Socio-economic comment must be better argued

From the Revd C. Peter Molloy

Madam, — The case for removing the two-child cap is important and deserves to be made with clarity and substance. Unfortunately, the Bishop of Leicester, the Rt Revd Martyn Snow (Comment, 5 December), does not achieve this. His moral instincts — generosity, interdependence, and concern for vulnerable children — are commendable, but they are presented in broad strokes without the evidence or reasoning needed to persuade those who remain undecided.

While Bishop Snow urges us to make the case against the two-child cap, he fails to do so himself. He relies on generalities and impressionistic biblical references, and yet never engages the policy’s stated rationale or explains how abolishing the cap would produce better outcomes. Assertions about long-term social and economic costs are offered without supporting evidence, and the argument never moves from principle to policy in a coherent way. If the Church is to offer leadership on this issue, it must show its workings rather than rest on sentiment.

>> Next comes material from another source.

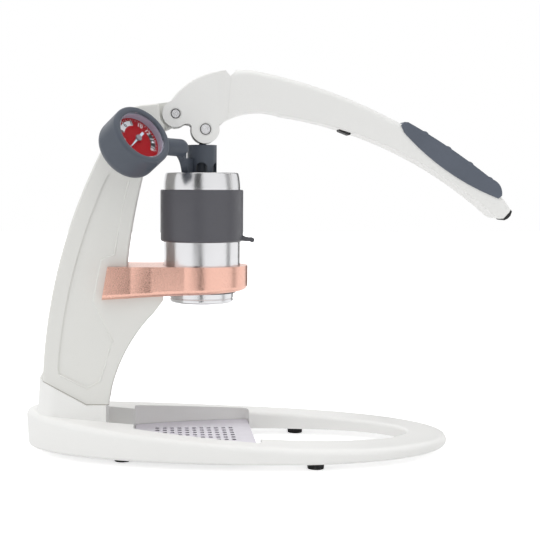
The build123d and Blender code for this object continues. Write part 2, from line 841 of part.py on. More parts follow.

The lack of nuance in conflating the charity of the Early Church with the responsibilities of an increasingly secular state is also unhelpful. It is entirely reasonable for Christians to embrace personal and corporate responsibility for the poor while questioning whether government redistribution is efficient or effective. In a society in which Christian influence on public policy is steadily declining, we cannot simply delegate our moral duty to the State.

C. PETER MOLLOY
Address supplied (Buxted, East Sussex)


Advent messenger

From Mr Howard Smith

Madam, — “Amen!” to Canon Angela Tilby’s heartfelt plea for Advent to be kept as a penitential season (Comment, 12 December). I fear, however, that hers is a voice crying in the wilderness.

HOWARD SMITH
Oadby, Leicester


The Editor reserves the right to edit letters.